Fig. 7 Impedance complex Z* plots at 30 °C of CCTO and Mg05Al05 ceramics. Insets (1), (2) and (3) show high-frequency Z* plots, modelled IBLC structure, and equivalent circuit represented the electrical heterogeneous microstructure of semiconducting grain and insulating grain boundary, respectively.

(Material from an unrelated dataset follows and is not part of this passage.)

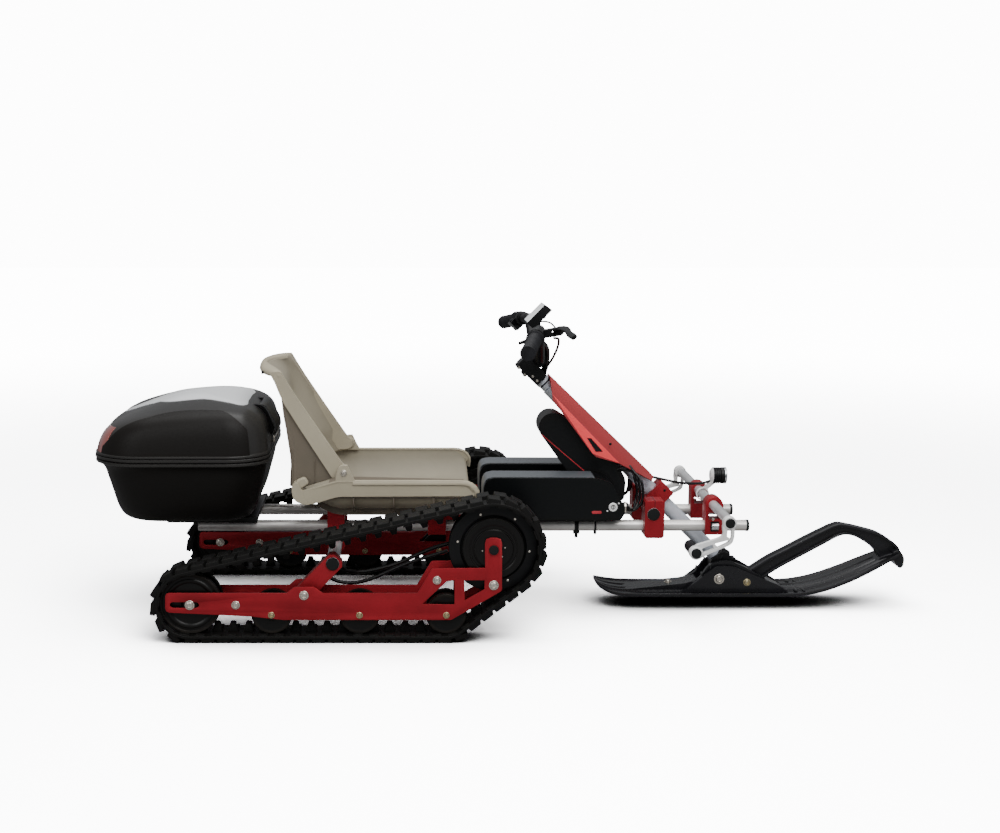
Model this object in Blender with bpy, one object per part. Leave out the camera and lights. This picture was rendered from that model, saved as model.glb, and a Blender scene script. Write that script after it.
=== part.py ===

As shown in Structure III of Fig. 6, no Vo was produced at anion positions close to the Al and Mg ions. Also, Mg and Al ions occupied sites independently of other Mg/Al ions, as shown in Structure B of Fig. 5. Therefore, R_g of the Mg05Al05 ceramic can be increased in this way. Interestingly, the origins of the enhanced R_gb of this ceramic might have more than one cause. The first cause is similar to an increase in R_g as the V_O concentration in the lattice decreases. Another crucial cause might be the presence of a metastable insulating layer produced by the LPS mechanism. These two factors may result in an enhanced R_gb. This result is similar to our earlier findings.^10–12

The dielectric properties of CCTO and Mg05Al05 ceramics were systematically examined. Frequency dependencies of ε′ and tan δ at 30 °C are shown in Fig. 8 and its inset (1). The ε′ values of the Mg05Al05 ceramic are much larger than those of the CCTO ceramic throughout a frequency range of 40 to 10⁴ Hz. Additionally, the ε′ value of the co-doped ceramic has much more frequency stability than that of the pure sample over this frequency range. As listed in Table 2, ε′ at 1 kHz of CCTO and Mg05Al05 ceramics were 23 062 and 58 397, respectively. The difference of ε′ values between these two samples is consistent with their microstructural factors.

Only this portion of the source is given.